Ancient artists incorporated twenty painted patterns into the tomb’s two pillared halls: eight bead-net patterns, four checkerboard patterns, three floral patterns, two rhombus patterns, and several others. The patterns vary greatly in degrees of detail and in pattern consistency – some were clearly designed to cover a large surface area with easily-defined shapes, while others featured smaller, more delicate designs.
Next year, the reconstruction process of the Ceiling Project will begin in earnest and we hope to eventually display Karakhamun’s vibrant ceiling patterns at the site so that visitors can appreciate their color and design for generations to come. In the meantime, there is much that Karakhamun’s ceiling has to reveal about the origins and meanings of its patterns, and the behaviors of the individual artists who painted them.

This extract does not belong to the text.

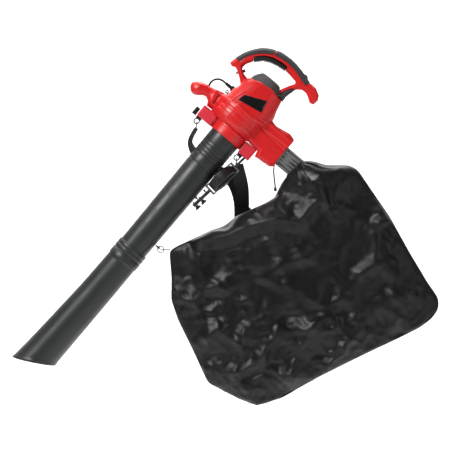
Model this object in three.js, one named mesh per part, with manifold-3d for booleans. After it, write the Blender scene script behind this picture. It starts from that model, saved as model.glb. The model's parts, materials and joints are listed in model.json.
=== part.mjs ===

Even though the numerous ceiling patterns of the Theban Necropolis have impressed visitors for centuries, they remain largely unstudied and unpublished. The ceiling patterns in the North Asasif tombs, such as Pabasa, may be better known but Karakhamun’s ceiling set the precedent for Kushite-Saite tomb ceiling decoration, acting as the bridge between New Kingdom and Late Period traditions. This new project at the South Asasif allows us the opportunity to study Kushite-Saite ceiling décor in the context of the Theban landscape through the need for careful preservation and reconstruction.